Additional Help - Lab 1

There have a collection of questions and problems that have appeared, since you started the first Lab. I am adding this page to help you with some additional advice to help you with your first Lab. There will probably be additional information added to this page as the week progresses, so you may want to check back here to see if it helps answer some of your questions.

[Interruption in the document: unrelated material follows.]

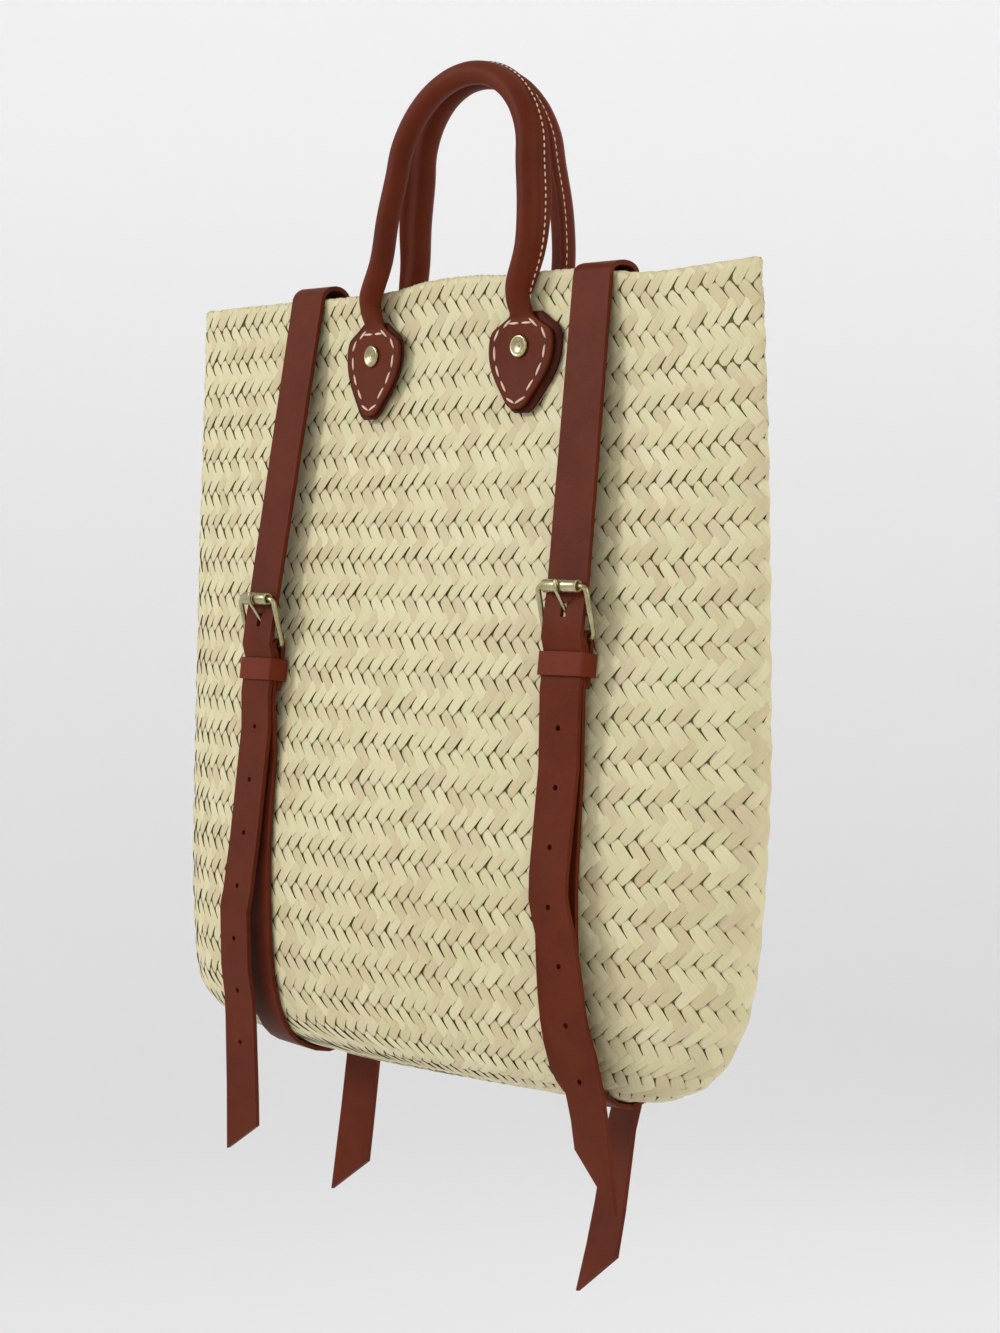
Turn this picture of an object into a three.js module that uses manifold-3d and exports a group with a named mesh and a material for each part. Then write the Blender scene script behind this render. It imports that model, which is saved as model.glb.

  1. Many of you are unfamiliar with the Discrete Dynamical Systems material, so I am providing you with a collection of references that should help guide your reading of Math 121 notes.
    1. Understanding the iteration procedure for updating functions.
    2. Finding equilibria. (Logistic, Ricker's Model, Hassell's Model)
    3. Determining the stability of equilibria.(Ricker's Model and Hassell's Model)
  2. There are a couple good sources to the types of graphs you should be producing for Questions 2 and 3 in the Lab. One excellent source it to examine the Question and Solution from the Lab Final of last semester and the other good source would be either analyses in either the product rule or chain rule sections of the Math 121 notes.
  3. The students in the Thursday Lab had a defective copy of the Help Page handed out (though the lecture corrected the problem). The help on Question 2 had the wrong formula for entering in D2. You should use the corrected version in the revised help page.
  4. One way that students found to make good Lab reports was to copy their Lab from the web into a Word document, then revise it with answers to the solutions filled in between the questions. This helps assure you answer all parts of the questions.
  5. Several students wondered how to put Maple graphs into their Word documents. In the BA-120 Computer Lab, you are using the outdated Maple V Release 4. After you create a graph in this version of Maple, you highlight the graph (including at least the line above the graph and the line below the graph for some unknown reason), then you use Copy under the Edit command line. You next go to your Word document and you use the Paste Special line under the Edit command line and choose the option bitmap. The graph should appear. Double clicking on the graph allows some editing, but you may just prefer to write a paragraph to explain what you observe in the graph, such as which function is which.
  6. It appears that there are still some difficulties saving Word documents to the A: Drive on the Thin Client machines. You can still save on the H: (shazam) Drive or the C: Temp folder, then you can either move that file to the A: Drive (your floppy disk) or pick it up on the A: Drive from one of the other computers.
  7. Several students have had difficulty understanding how to graph updating functions. To graph an updating function, you begin by determining the domain on which you want to graph. (Recall in class, we said that for Question #2 the domain was 0 to 1.) Then you can use the graphing template in Excel or create a graph of your own in Excel by dividing the domain into roughly 50 equally spaced subintervals. You apply the updating function to those entries in the domain. (You also want to include the line with Pn+1 = Pn, the identity map, which can be graphed many ways, as it is a straight line, which really only needs 2 points.)

Hopefully, these additional hints will make it easier to finish this first lab and guide you to studying key parts of the Math 121 course.